Work instructions
Quote exactly the lines from the start of the entries to the one with "return np.stack([np.interp(even, travel, points[:, k])", both ends included.
________________
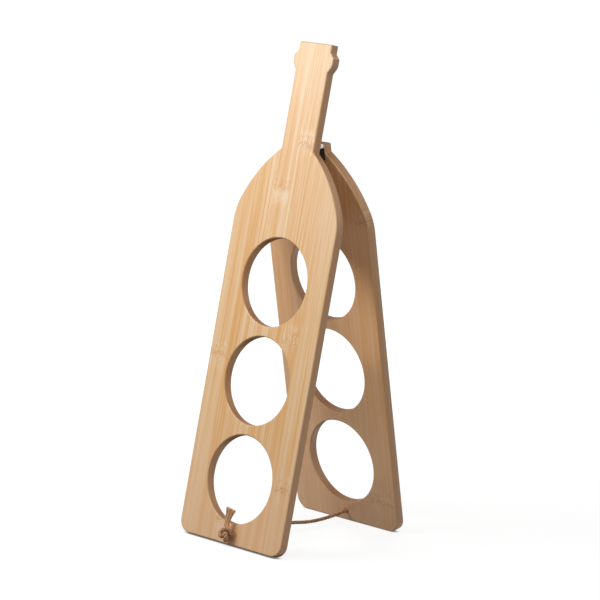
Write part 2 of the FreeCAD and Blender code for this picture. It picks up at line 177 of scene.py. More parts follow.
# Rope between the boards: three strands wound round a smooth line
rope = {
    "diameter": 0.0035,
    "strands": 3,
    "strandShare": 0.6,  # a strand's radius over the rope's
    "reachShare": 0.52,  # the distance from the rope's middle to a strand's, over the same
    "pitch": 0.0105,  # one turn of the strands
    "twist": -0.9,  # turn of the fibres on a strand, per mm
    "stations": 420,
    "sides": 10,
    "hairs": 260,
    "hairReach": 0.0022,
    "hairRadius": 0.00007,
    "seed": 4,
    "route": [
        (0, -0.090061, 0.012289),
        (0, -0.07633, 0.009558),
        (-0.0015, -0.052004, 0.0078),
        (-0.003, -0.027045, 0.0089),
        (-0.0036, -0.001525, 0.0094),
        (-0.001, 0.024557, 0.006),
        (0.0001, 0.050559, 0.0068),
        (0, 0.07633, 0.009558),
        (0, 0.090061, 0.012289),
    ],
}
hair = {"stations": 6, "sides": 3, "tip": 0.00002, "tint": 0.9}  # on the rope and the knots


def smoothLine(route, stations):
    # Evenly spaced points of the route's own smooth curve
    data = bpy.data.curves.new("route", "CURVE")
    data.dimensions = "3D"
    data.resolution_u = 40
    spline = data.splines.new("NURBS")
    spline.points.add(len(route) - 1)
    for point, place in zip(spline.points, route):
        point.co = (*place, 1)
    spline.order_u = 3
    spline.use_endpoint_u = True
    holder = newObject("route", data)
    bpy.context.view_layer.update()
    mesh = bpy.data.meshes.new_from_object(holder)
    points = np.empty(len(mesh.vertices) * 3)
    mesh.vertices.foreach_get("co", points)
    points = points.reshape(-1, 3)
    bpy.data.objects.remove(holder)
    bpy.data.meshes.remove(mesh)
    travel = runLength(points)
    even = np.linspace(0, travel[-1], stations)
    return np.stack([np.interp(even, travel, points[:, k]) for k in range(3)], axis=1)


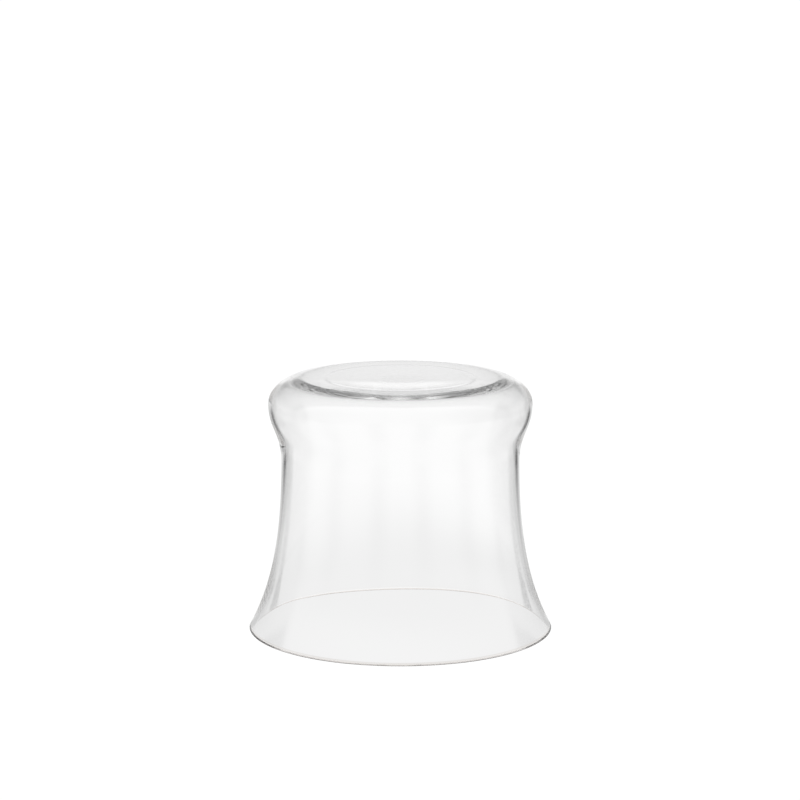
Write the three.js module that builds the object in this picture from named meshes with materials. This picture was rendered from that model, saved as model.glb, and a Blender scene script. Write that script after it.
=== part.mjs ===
________________
Answer to this task
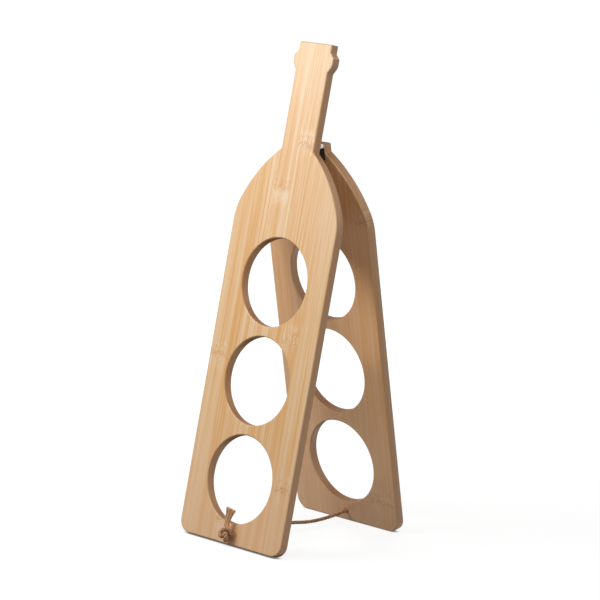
Write part 2 of the FreeCAD and Blender code for this picture. It picks up at line 177 of scene.py. More parts follow.
# Rope between the boards: three strands wound round a smooth line
rope = {
    "diameter": 0.0035,
    "strands": 3,
    "strandShare": 0.6,  # a strand's radius over the rope's
    "reachShare": 0.52,  # the distance from the rope's middle to a strand's, over the same
    "pitch": 0.0105,  # one turn of the strands
    "twist": -0.9,  # turn of the fibres on a strand, per mm
    "stations": 420,
    "sides": 10,
    "hairs": 260,
    "hairReach": 0.0022,
    "hairRadius": 0.00007,
    "seed": 4,
    "route": [
        (0, -0.090061, 0.012289),
        (0, -0.07633, 0.009558),
        (-0.0015, -0.052004, 0.0078),
        (-0.003, -0.027045, 0.0089),
        (-0.0036, -0.001525, 0.0094),
        (-0.001, 0.024557, 0.006),
        (0.0001, 0.050559, 0.0068),
        (0, 0.07633, 0.009558),
        (0, 0.090061, 0.012289),
    ],
}
hair = {"stations": 6, "sides": 3, "tip": 0.00002, "tint": 0.9}  # on the rope and the knots


def smoothLine(route, stations):
    # Evenly spaced points of the route's own smooth curve
    data = bpy.data.curves.new("route", "CURVE")
    data.dimensions = "3D"
    data.resolution_u = 40
    spline = data.splines.new("NURBS")
    spline.points.add(len(route) - 1)
    for point, place in zip(spline.points, route):
        point.co = (*place, 1)
    spline.order_u = 3
    spline.use_endpoint_u = True
    holder = newObject("route", data)
    bpy.context.view_layer.update()
    mesh = bpy.data.meshes.new_from_object(holder)
    points = np.empty(len(mesh.vertices) * 3)
    mesh.vertices.foreach_get("co", points)
    points = points.reshape(-1, 3)
    bpy.data.objects.remove(holder)
    bpy.data.meshes.remove(mesh)
    travel = runLength(points)
    even = np.linspace(0, travel[-1], stations)
    return np.stack([np.interp(even, travel, points[:, k]) for k in range(3)], axis=1)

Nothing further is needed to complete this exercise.